Os recuerdo, finalmente, la apremiante tarea de promoción de un laicado maduro y responsable, capaz de ser fermento y presencia activa en la Iglesia y en la sociedad. A nivel de Iglesias locales y de toda la Iglesia de Colombia, hay que recordar las palabras del Concilio Vaticano II: “La Iglesia no está verdaderamente formada, no vive plenamente, no es señal perfecta de Cristo entre los hombres mientras no exista y trabaje con la jerarquía un laicado propiamente dicho” (Ad gentes, 21), un laicado maduro y comprometido. Sé que no falta a la Iglesia colombiana esa riqueza de seglares cristianos que ya trabajan en la catequesis y en la misión, en los movimientos apostólicos y familiares, en la vida social. En la perspectiva del próximo Sínodo de los Obispos os exhorto a intensificar esta formación del laicado cristiano. Ellos serán también garantía de esperanza para una presencia más incisiva del Evangelio en la vida pública de vuestra nación.

9. Queridos Pastores de la Iglesia en Colombia, he querido recordaros algunas tareas que son inherentes a vuestro ministerio episcopal. Como Conferencia Episcopal de Colombia vuestra responsabilidad tiene un horizonte amplio que abarca toda la nación, a cuyo bienestar y progreso contribuye la vida de los católicos, encomendados a vuestro ministerio eclesial.

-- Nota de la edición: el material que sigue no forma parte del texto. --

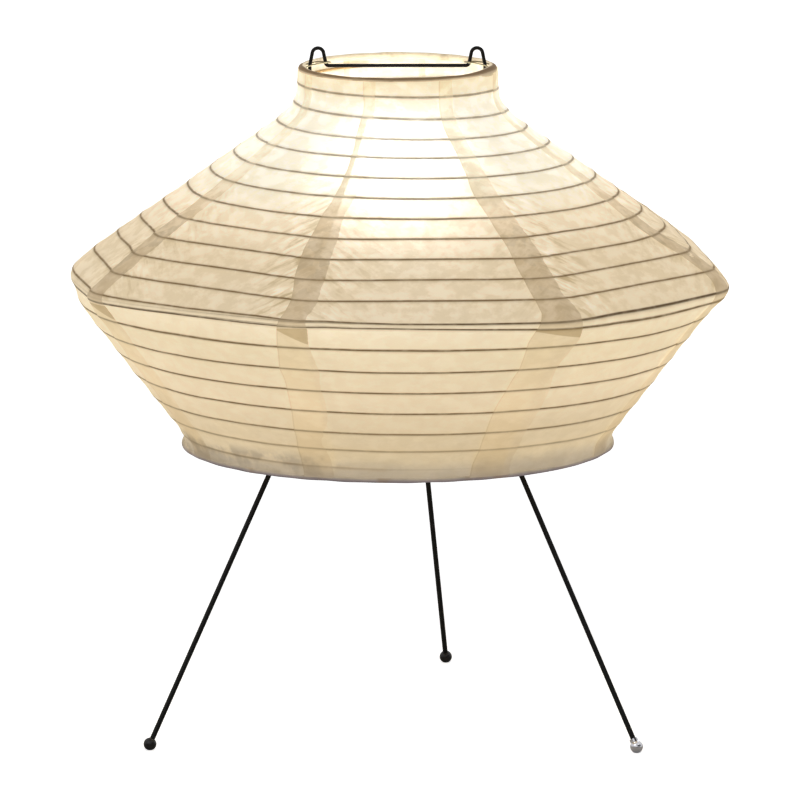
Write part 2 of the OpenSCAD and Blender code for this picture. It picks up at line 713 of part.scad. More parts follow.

Con la gracia que brota de la comunión en la fe, con la fuerza moral que adquieren vuestros pronunciamientos unánimes, con la colaboración y el discernimiento que se realiza en el ámbito de la Conferencia Episcopal, velad por la Iglesia y su vitalidad interna y misionera. Sed servidores de vuestro pueblo y de vuestra gente, abriendo senderos de mayor justicia y progreso social para todos. No cejéis en vuestra defensa de los derechos de los más débiles, en la promoción de la moralidad pública, en una mediación honrosa para la reconciliación de todos los hijos de esta nación noble y cordial, hospitalaria y amante de la paz.

10. Al finalizar este encuentro quiero invocar sobre cada uno de vosotros, sobre vuestras Iglesias particulares con sus sacerdotes, religiosos y religiosas, familias, jóvenes y niños, sobre todos vuestros fieles, la protección de la Virgen María, Madre de la Iglesia en Colombia, bajo la advocación de la Virgen del Rosario de Chiquinquirá. Que Ella, la Madre de los discípulos de Jesús, la Virgen del Cenáculo y Reina de los Apóstoles, os alcance la plenitud del Espíritu para que haga fecunda vuestra acción apostólica. Que Ella, Patrona de Colombia y Reina de la Paz, obtenga para toda vuestra nación, herida por la violencia, el don de la reconciliación fraterna entre todos los colombianos, garantía de un futuro de prosperidad y de progreso.

Con estos deseos os acompaña mi oración y mi Bendición Apostólica.